Copy out exactly the lines from the start of the data to the line containing "return unit(p - nose_tip)". Include both.
------------------------------------
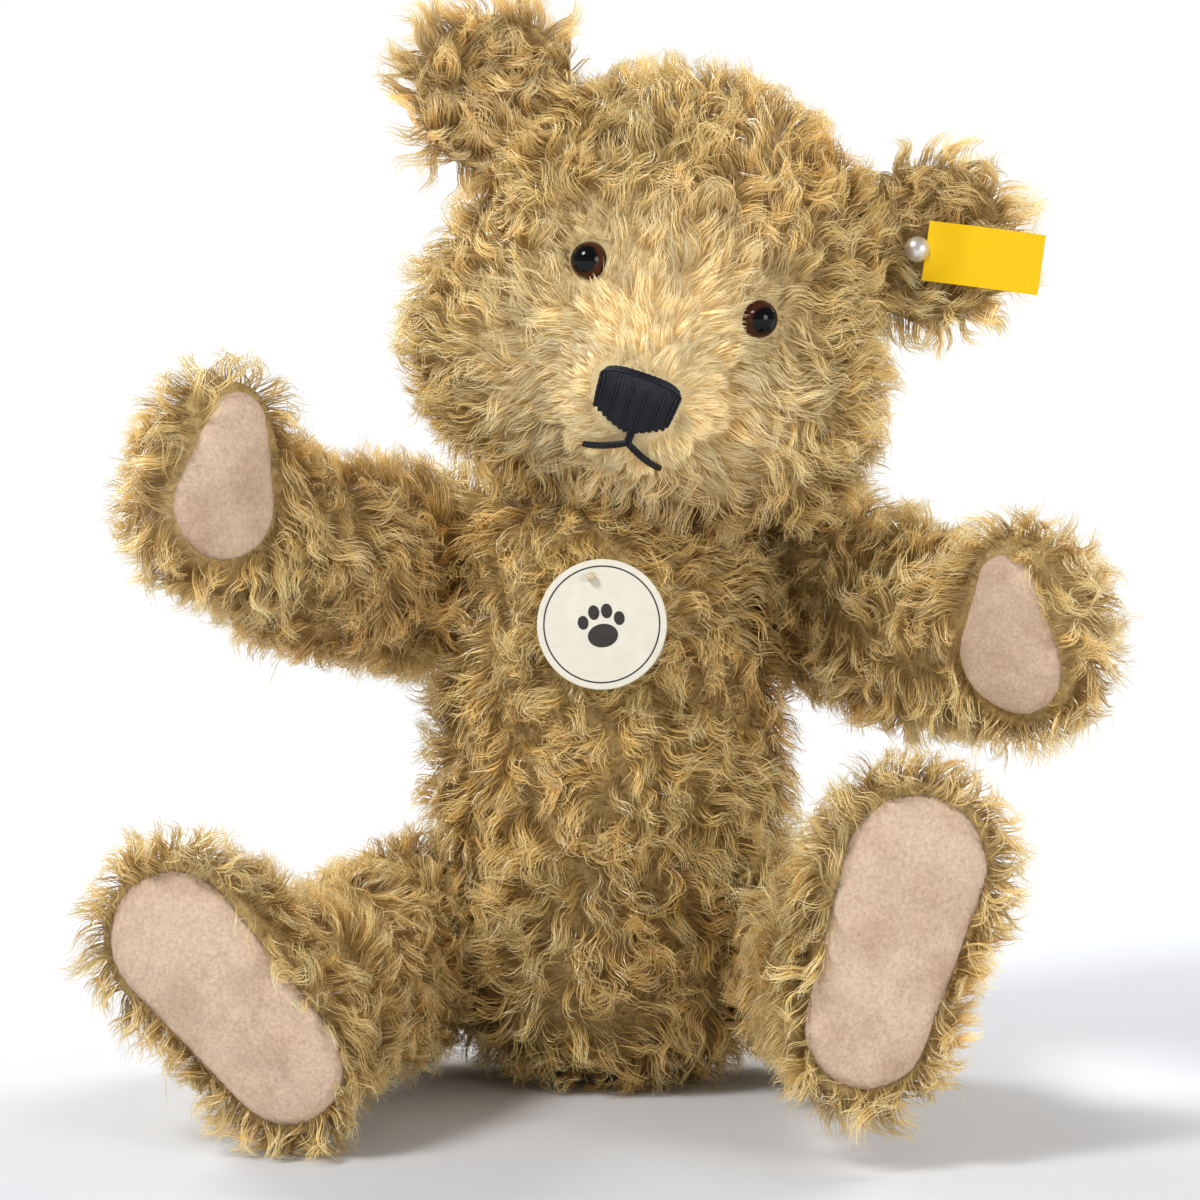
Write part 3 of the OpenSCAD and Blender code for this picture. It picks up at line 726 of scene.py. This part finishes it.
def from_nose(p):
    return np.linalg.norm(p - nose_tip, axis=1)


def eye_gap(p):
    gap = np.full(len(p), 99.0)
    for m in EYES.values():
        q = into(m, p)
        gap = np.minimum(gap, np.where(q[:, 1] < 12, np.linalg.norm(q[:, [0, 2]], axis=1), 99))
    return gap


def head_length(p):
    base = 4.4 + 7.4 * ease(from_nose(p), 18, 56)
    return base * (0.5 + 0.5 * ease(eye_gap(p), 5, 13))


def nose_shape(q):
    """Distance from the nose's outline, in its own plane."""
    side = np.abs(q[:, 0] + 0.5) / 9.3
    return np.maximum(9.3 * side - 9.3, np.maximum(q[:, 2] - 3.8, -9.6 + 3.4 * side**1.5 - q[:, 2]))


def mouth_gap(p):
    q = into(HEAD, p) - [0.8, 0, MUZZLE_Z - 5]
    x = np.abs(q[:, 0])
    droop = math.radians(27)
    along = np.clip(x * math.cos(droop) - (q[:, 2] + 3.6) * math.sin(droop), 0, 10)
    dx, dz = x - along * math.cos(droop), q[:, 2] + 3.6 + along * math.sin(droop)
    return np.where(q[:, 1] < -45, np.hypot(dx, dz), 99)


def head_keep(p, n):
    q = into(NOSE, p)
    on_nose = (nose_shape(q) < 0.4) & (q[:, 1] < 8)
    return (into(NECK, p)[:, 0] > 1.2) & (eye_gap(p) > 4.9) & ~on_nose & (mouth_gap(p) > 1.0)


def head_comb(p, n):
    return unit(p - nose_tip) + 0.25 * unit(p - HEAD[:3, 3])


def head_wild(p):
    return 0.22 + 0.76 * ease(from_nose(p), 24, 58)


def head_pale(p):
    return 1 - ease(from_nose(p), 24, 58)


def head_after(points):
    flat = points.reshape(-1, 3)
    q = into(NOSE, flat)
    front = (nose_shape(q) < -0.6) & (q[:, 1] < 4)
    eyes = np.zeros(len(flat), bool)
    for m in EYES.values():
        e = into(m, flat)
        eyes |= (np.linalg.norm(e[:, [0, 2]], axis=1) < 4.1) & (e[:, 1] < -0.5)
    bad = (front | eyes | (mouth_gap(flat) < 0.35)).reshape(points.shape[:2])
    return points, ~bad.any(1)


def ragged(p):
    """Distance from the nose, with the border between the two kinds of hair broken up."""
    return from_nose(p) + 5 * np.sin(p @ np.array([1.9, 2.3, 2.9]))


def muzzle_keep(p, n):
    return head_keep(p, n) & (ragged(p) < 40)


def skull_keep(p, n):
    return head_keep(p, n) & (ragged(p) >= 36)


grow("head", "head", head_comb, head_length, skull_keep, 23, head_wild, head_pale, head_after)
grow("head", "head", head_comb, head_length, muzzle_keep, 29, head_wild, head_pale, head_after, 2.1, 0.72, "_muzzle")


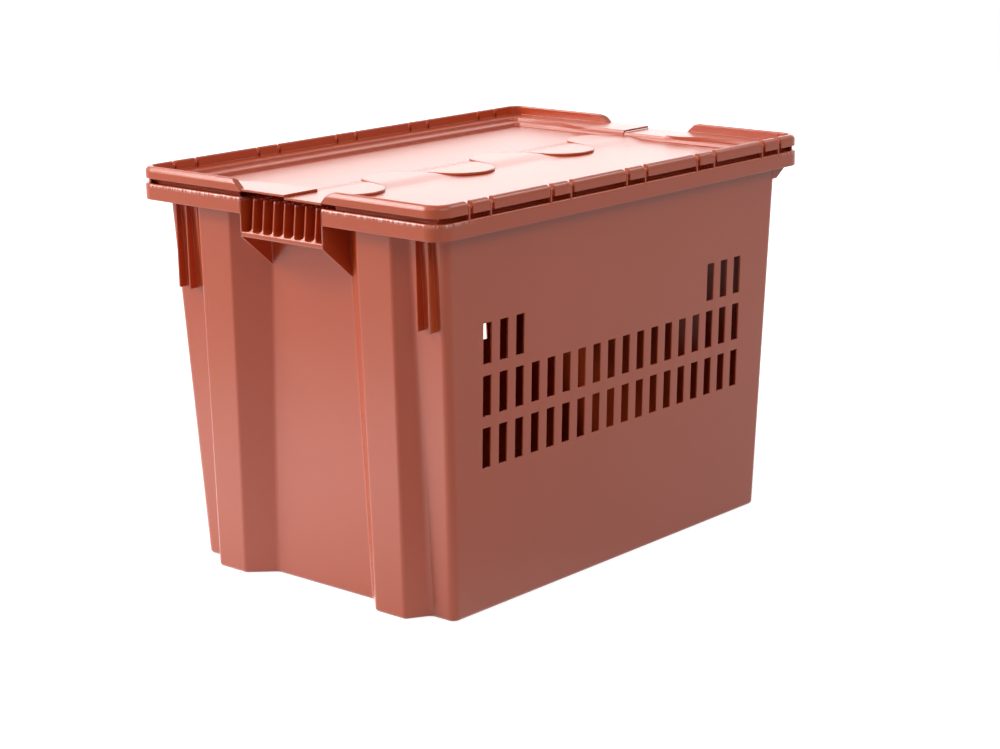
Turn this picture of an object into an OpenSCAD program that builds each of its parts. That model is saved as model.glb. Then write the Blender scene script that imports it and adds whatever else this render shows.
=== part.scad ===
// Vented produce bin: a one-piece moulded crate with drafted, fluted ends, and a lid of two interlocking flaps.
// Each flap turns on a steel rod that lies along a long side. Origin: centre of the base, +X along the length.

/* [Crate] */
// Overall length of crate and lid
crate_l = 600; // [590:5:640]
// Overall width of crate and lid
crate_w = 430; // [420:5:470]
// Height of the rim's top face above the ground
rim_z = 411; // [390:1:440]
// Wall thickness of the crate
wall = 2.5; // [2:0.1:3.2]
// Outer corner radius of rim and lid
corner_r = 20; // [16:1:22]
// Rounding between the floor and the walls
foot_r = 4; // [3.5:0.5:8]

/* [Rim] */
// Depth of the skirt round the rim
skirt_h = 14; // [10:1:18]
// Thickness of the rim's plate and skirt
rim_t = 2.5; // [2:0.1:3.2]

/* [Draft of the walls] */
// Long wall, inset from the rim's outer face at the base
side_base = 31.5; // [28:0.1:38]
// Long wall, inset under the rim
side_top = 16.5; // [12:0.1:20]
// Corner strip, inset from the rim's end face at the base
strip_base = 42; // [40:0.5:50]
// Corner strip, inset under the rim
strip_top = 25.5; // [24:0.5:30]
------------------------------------
OUTPUT OF THE TASK:
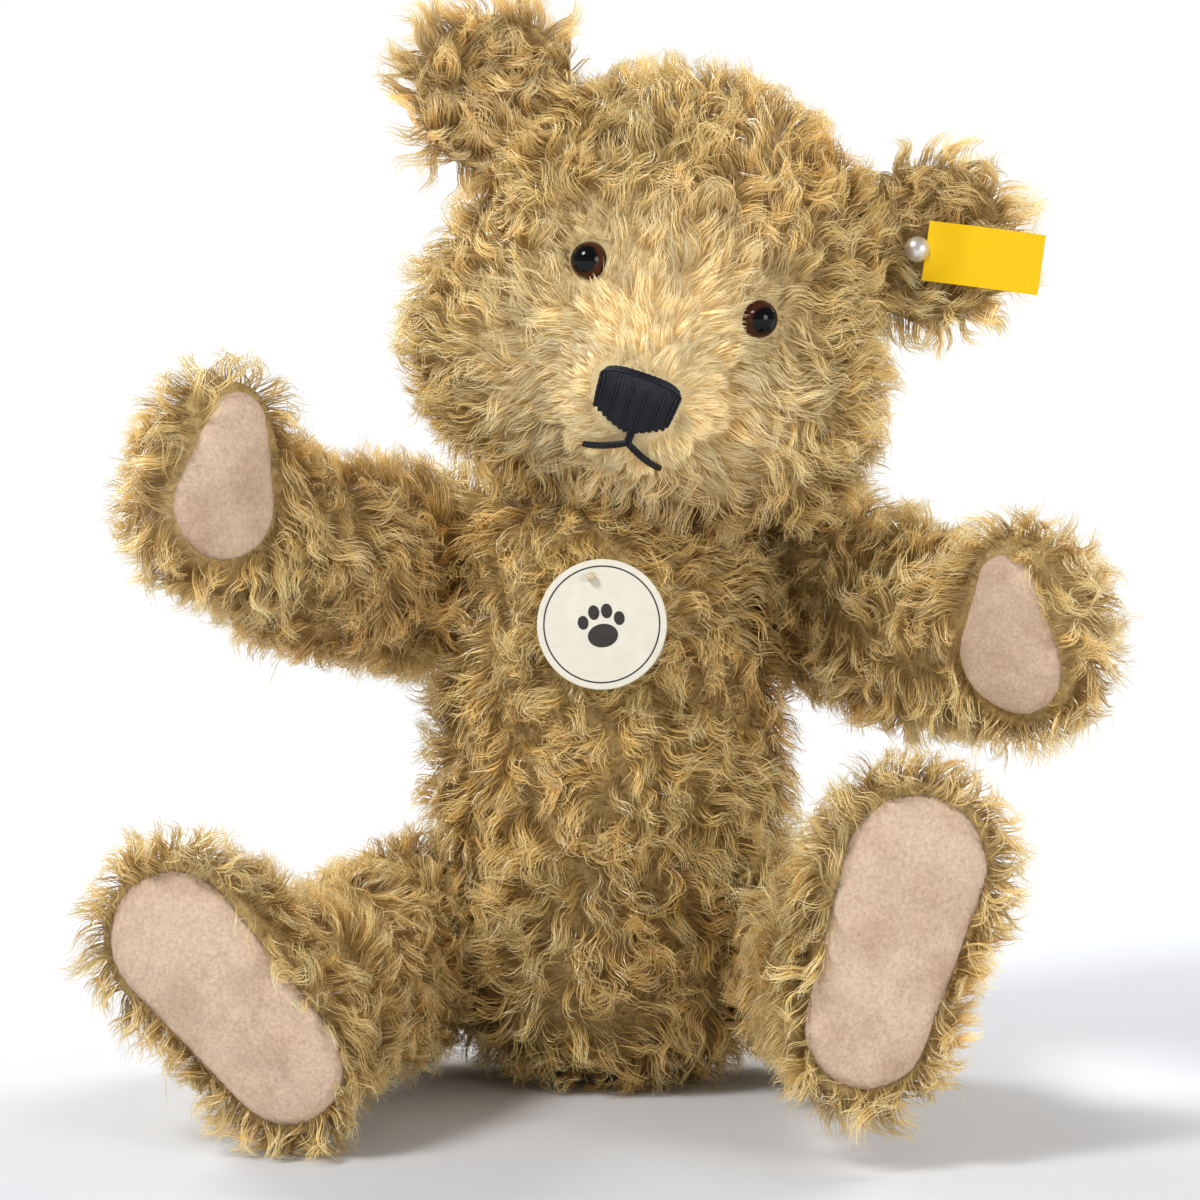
Write part 3 of the OpenSCAD and Blender code for this picture. It picks up at line 726 of scene.py. This part finishes it.
def from_nose(p):
    return np.linalg.norm(p - nose_tip, axis=1)


def eye_gap(p):
    gap = np.full(len(p), 99.0)
    for m in EYES.values():
        q = into(m, p)
        gap = np.minimum(gap, np.where(q[:, 1] < 12, np.linalg.norm(q[:, [0, 2]], axis=1), 99))
    return gap


def head_length(p):
    base = 4.4 + 7.4 * ease(from_nose(p), 18, 56)
    return base * (0.5 + 0.5 * ease(eye_gap(p), 5, 13))


def nose_shape(q):
    """Distance from the nose's outline, in its own plane."""
    side = np.abs(q[:, 0] + 0.5) / 9.3
    return np.maximum(9.3 * side - 9.3, np.maximum(q[:, 2] - 3.8, -9.6 + 3.4 * side**1.5 - q[:, 2]))


def mouth_gap(p):
    q = into(HEAD, p) - [0.8, 0, MUZZLE_Z - 5]
    x = np.abs(q[:, 0])
    droop = math.radians(27)
    along = np.clip(x * math.cos(droop) - (q[:, 2] + 3.6) * math.sin(droop), 0, 10)
    dx, dz = x - along * math.cos(droop), q[:, 2] + 3.6 + along * math.sin(droop)
    return np.where(q[:, 1] < -45, np.hypot(dx, dz), 99)


def head_keep(p, n):
    q = into(NOSE, p)
    on_nose = (nose_shape(q) < 0.4) & (q[:, 1] < 8)
    return (into(NECK, p)[:, 0] > 1.2) & (eye_gap(p) > 4.9) & ~on_nose & (mouth_gap(p) > 1.0)


def head_comb(p, n):
    return unit(p - nose_tip) + 0.25 * unit(p - HEAD[:3, 3])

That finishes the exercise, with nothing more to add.